Among India’s middle-class, Modi’s “surgical strike on black money” still appears to be popular. It’s the old “vegan fallacy” — if something tastes terrible, it must be good for you. Enough Indians are suffering that they believe it must be in a greater cause.

It’s a moral project, not an economic one. Stand in line, we’re told, and you honour our brave soldiers at the border.

Loopholes

But will that support last? The government’s plan is likely to be ineffective in the long term. Economists agree it will have no effect on the generation of black money through corruption.

Meanwhile, estimates of the amount of black money that will eventually be recovered vary widely. The optimists (wrongly) think enough cash will be destroyed by hoarders that the central bank will be able to pay a hefty dividend to the government. Others point out that a very small fraction of black money tends to be held as cash and that there are a dozen ways still available to launder that fraction.

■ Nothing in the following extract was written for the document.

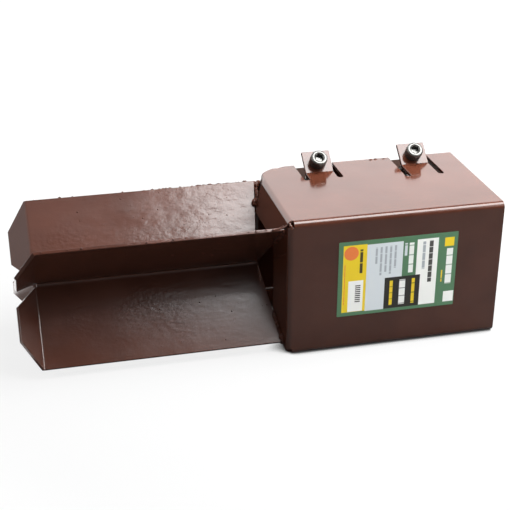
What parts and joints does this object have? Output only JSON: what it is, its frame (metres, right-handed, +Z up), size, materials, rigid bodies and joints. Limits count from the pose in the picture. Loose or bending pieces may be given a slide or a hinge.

The government has largely failed to close these loopholes. Worse, rumours of the demonetisation were reportedly circulating before Modi’s announcement, leading to suspicions that the well-connected may have had time to dump their cash piles.

Dark hints

Even in the best case scenario — that a significant proportion of the outstanding currency is destroyed — there’s no reason to suppose it was all black money and not the savings of regular citizens scared of harassment by tax authorities. Modi has dropped dark hints that this is just the beginning, raising fears that business should now worry about of constant tax raids and the reopening of decades-old cases. In fact, that dark new age may already be here.

Even setting aside the painful adjustment, the long-term effects of this monetary shock on India’s informal economy could well be severe; a large proportion of marginal firms may not survive the loss of a fortnight of income. The informal financial sector — unregistered moneylenders who provide loans to businesses worth 40 per cent of total bank lending — will be decimated.

The costs to the government could be equally high. Modi’s administration has put political considerations over economic detail once too often — and this time, it’s severely dented its image for efficiency and practicality.

Even if the long queues vanish in the next few weeks, that damage to the government’s reputation is permanent.